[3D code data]
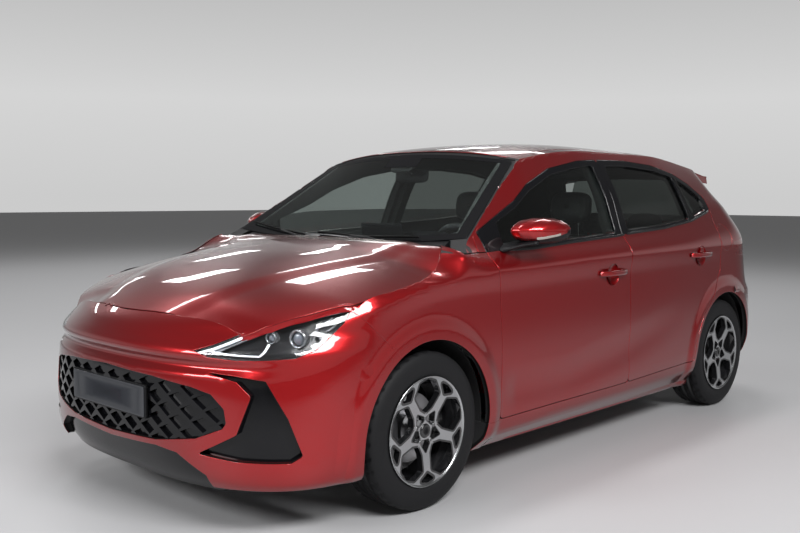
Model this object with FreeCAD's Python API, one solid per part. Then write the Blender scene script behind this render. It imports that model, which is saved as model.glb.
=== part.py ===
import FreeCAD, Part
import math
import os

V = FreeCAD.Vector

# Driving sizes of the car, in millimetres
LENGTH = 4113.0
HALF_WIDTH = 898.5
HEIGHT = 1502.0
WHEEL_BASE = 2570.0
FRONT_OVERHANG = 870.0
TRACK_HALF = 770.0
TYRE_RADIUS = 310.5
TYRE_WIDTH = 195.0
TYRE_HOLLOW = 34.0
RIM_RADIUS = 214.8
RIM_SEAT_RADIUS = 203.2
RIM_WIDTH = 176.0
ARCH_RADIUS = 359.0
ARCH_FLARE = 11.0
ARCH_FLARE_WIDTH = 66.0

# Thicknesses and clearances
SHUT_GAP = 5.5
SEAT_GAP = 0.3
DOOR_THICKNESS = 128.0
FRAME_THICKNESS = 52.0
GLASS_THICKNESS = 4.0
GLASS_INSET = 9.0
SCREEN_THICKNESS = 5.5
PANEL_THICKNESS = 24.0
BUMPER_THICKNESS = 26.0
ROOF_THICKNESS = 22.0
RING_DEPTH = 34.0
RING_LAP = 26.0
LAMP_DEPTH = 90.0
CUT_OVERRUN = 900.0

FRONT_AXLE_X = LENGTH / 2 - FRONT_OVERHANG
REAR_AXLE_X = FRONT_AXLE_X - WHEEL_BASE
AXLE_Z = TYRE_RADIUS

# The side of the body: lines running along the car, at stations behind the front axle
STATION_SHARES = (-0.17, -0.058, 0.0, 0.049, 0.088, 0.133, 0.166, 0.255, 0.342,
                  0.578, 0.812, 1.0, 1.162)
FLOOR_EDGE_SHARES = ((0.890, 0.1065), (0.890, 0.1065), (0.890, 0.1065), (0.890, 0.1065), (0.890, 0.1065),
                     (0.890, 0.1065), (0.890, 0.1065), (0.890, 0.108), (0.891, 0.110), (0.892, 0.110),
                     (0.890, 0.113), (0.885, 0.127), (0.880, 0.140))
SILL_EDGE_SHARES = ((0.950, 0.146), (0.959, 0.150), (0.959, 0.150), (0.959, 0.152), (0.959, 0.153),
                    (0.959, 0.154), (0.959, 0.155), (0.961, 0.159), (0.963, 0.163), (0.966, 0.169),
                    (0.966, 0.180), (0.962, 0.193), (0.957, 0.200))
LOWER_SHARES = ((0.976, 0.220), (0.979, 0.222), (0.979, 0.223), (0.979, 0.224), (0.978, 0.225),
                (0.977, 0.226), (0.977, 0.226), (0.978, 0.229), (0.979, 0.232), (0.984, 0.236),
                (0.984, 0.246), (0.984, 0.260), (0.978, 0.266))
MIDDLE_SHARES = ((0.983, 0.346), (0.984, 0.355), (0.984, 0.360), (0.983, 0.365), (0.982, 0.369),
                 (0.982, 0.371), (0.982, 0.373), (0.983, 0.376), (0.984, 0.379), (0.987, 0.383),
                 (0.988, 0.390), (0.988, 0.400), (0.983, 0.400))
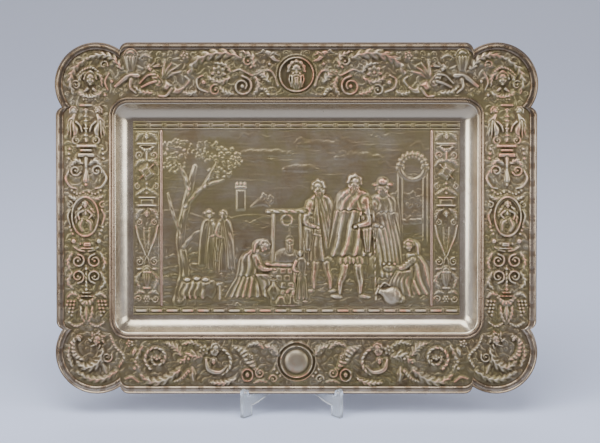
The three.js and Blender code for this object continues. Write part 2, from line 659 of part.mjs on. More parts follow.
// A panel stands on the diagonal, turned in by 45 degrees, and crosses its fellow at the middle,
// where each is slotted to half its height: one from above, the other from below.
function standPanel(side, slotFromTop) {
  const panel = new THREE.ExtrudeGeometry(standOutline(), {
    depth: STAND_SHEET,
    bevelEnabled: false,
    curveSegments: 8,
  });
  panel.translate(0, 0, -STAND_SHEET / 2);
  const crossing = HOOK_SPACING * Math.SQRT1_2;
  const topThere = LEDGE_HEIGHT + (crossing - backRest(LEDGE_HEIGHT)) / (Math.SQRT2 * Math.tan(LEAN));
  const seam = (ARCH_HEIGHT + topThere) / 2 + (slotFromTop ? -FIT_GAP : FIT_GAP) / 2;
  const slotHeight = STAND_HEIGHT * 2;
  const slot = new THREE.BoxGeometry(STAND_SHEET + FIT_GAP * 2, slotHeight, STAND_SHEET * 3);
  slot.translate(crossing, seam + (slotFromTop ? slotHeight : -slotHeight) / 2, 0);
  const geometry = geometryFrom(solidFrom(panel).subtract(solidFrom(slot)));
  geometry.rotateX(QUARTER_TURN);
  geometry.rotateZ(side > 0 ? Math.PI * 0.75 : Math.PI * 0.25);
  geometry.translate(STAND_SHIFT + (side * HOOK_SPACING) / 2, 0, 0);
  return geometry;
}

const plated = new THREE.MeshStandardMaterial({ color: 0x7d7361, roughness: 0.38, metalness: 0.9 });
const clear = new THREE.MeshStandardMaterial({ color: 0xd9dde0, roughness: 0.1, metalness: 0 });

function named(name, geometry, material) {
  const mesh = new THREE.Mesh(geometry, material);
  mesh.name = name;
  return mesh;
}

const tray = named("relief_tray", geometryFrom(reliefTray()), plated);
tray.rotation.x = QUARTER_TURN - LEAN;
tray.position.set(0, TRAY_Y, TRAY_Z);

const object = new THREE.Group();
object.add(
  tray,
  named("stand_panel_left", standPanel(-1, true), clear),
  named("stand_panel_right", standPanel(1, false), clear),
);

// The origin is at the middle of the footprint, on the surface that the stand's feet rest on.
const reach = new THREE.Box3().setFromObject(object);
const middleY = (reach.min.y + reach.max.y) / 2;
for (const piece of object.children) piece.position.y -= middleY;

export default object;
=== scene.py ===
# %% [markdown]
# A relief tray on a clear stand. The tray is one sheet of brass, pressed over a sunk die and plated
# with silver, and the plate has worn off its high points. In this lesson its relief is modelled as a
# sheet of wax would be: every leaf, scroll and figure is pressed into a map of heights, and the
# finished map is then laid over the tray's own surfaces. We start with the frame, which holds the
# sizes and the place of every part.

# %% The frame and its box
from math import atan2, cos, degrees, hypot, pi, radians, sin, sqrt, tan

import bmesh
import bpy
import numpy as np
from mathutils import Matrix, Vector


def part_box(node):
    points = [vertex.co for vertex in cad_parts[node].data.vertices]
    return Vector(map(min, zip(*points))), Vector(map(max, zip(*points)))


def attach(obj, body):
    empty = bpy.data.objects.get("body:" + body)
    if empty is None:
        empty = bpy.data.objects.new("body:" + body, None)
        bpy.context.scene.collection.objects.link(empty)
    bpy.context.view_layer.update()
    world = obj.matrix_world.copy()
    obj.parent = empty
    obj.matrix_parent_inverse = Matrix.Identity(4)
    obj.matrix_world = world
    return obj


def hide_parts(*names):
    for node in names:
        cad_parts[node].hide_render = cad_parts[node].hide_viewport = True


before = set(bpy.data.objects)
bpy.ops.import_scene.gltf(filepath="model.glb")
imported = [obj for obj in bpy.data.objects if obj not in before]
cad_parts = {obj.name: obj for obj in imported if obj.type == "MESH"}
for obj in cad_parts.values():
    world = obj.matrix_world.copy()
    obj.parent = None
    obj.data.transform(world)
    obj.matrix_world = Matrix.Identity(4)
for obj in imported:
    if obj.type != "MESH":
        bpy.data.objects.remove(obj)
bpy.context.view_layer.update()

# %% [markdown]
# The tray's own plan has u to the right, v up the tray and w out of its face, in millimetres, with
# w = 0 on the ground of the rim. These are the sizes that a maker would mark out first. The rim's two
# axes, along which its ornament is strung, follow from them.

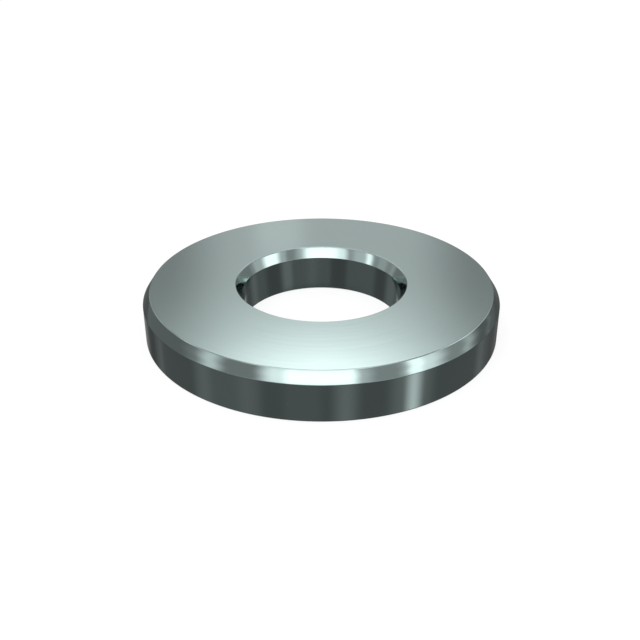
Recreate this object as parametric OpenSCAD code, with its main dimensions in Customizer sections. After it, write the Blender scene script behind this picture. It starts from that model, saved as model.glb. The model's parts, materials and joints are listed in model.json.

◆ DIRECTIONS: The line with "const object = new THREE.Group();" marks the start and the line with "before = set(bpy.data.objects)" marks the end; transcribe every line in that stretch, unchanged.

◆ ANSWER TO THE TASK:
const object = new THREE.Group();
object.add(
  tray,
  named("stand_panel_left", standPanel(-1, true), clear),
  named("stand_panel_right", standPanel(1, false), clear),
);

// The origin is at the middle of the footprint, on the surface that the stand's feet rest on.
const reach = new THREE.Box3().setFromObject(object);
const middleY = (reach.min.y + reach.max.y) / 2;
for (const piece of object.children) piece.position.y -= middleY;

export default object;
=== scene.py ===
# %% [markdown]
# A relief tray on a clear stand. The tray is one sheet of brass, pressed over a sunk die and plated
# with silver, and the plate has worn off its high points. In this lesson its relief is modelled as a
# sheet of wax would be: every leaf, scroll and figure is pressed into a map of heights, and the
# finished map is then laid over the tray's own surfaces. We start with the frame, which holds the
# sizes and the place of every part.

# %% The frame and its box
from math import atan2, cos, degrees, hypot, pi, radians, sin, sqrt, tan

import bmesh
import bpy
import numpy as np
from mathutils import Matrix, Vector


def part_box(node):
    points = [vertex.co for vertex in cad_parts[node].data.vertices]
    return Vector(map(min, zip(*points))), Vector(map(max, zip(*points)))


def attach(obj, body):
    empty = bpy.data.objects.get("body:" + body)
    if empty is None:
        empty = bpy.data.objects.new("body:" + body, None)
        bpy.context.scene.collection.objects.link(empty)
    bpy.context.view_layer.update()
    world = obj.matrix_world.copy()
    obj.parent = empty
    obj.matrix_parent_inverse = Matrix.Identity(4)
    obj.matrix_world = world
    return obj


def hide_parts(*names):
    for node in names:
        cad_parts[node].hide_render = cad_parts[node].hide_viewport = True


before = set(bpy.data.objects)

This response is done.